How the time estimates are calculated

After we compute the straight-line distance, we provide simple time estimates for driving, train, and flying. These are not route-based. They are computed using: time = distance ÷ speed.

Default speed assumptions
  • Driving: 60 mph (or 100 km/h)
  • Train: 90 mph (or 145 km/h)
  • Flight: 500 mph (or 800 km/h)

These defaults are intentionally “reasonable averages.” Real-world travel time can change dramatically: traffic, stops, terrain, connections, airport check-in, and detours are not included. But as a quick comparison tool, these estimates help answer questions like: “Is this drivable in a day?” or “Is flying obviously better?”

When you should use Advanced speeds
  • If you know you’ll be driving slow roads (set 40–50 mph).
  • If you’re estimating high-speed rail segments (set 150–200 mph).
  • If you’re planning a short flight where overhead dominates (time estimate will be optimistic).
❓ FAQ

Frequently Asked Questions

  • Is this driving distance or straight-line distance?

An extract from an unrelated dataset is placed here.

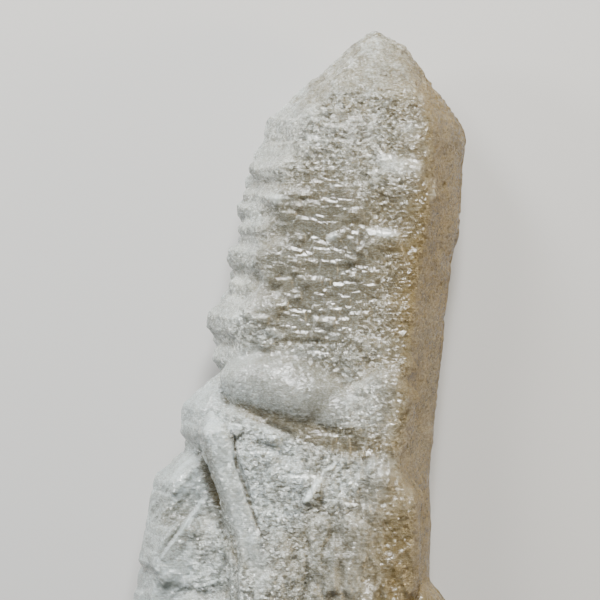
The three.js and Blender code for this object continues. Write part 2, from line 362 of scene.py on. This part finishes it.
# Faces steeper than this are sides, and their noise is laid out this far from the front's.
SIDE_NORMAL = 0.6
SIDES_AWAY = 40

# How much each surface has of the frosting, of the tan and of the clearness.
FROST_SHARES = {
    "flank": 0.1,
    "feathers": 0.08,
    "swelling": -0.02,
    "blade": 0.5,
    "granular": 0.25,
    "window": -0.36,
    "right_edge": -0.25,
}
TAN_SHARES = {"granular": -0.4, "flank": -0.3}
CLEAR_SHARES = {"window": 1, "flank": 0.75, "swelling": 0.85, "blade": 0.6, "waxy": 0.65}
# How much calmer the sugary grains are: the sum of the first ones up to their limit, or the strongest
# of the others.
CALM_SHARES = {"swelling": 0.9, "blade": 0.92, "window": 0.9}
MOST_CALM = 0.92
CALMER_SIDES = {"waxy": 0.75, "flank": 0.6}


# Where the stone's surface changes, in millimetres in the row's frame, as weights from 0 to 1.


def across_stone(points):
    """How far across the stone each point is, with its right edge as the upright."""
    return points[:, 0] - EDGE_LEAN * (points[:, 1] - EDGE_MIDDLE)


def up_the_swelling(points):
    """How far up the swelling's slope each point is from its middle."""
    (x, y), _, turn, _ = SWELLING
    a = math.radians(turn)
    return (points[:, 1] - y) * math.cos(a) - (points[:, 0] - x) * math.sin(a)


def regions(points, normals):
    """The weights of the stone's different surfaces at each point."""
    x, y, z = points.T
    across = across_stone(points)
    front = ramp(normals[:, 2], 0.35, 0.75)
    swelling = patch(points, *SWELLING) * ramp(z, 12, 14)
    blade = patch(points, *BLADE) * ramp(z, 13, 14.5)
    foot = ramp(-y, 9, 15) * ramp(z, 8, 13)
    flank = ramp(-x + 0.2 * y, 7.4, 9.4) * ramp(-y, -4.5, -2.5)
    return {
        "front": front,
        "swelling": swelling,
        "blade": blade,
        "window": patch(points, *WINDOW) * front * (1 - swelling),
        "right_edge": ramp(across, 10.6, 12.2),
        "feathers": patch(points, *FEATHERS) * front,
        "foot": foot * (1 - flank),
        "flank": flank * (1 - blade),
        "tip": ramp(y + 0.1 * x, 33, 36),
        "granular": patch(points, *GRANULAR) * front * (1 - blade),
        "waxy": np.maximum(ramp(x, -3, 4) * ramp(-y, 8, 13), 0.8 * ramp(across, 6.5, 10.5)),
    }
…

    This is straight-line (great-circle) distance. Driving distance is usually longer because roads aren’t perfectly straight.

  • Why do I see different numbers on Google Maps?

    Google Maps shows route-based distance (roads). This calculator uses the shortest surface path on a sphere (Haversine). Both are “correct” for different definitions of distance.

  • What if my city isn’t in the list?

    Type any label and open Advanced, then enter the latitude/longitude for both points. You can find coordinates from many sources (including map apps), then paste them here.

  • How accurate is Haversine?

    For city-to-city planning it’s typically very accurate. For ultra-precise geodesy you’d use an ellipsoid model, but that’s beyond what most people need.

  • Can you calculate “flight distance” exactly?

    Real flight paths depend on air corridors, wind, and airline routing. Great-circle is the standard baseline estimate.

MaximCalculator provides simple, user-friendly tools. Always treat results as estimates and double-check any travel-critical planning (routes, visas, and schedules) using official sources.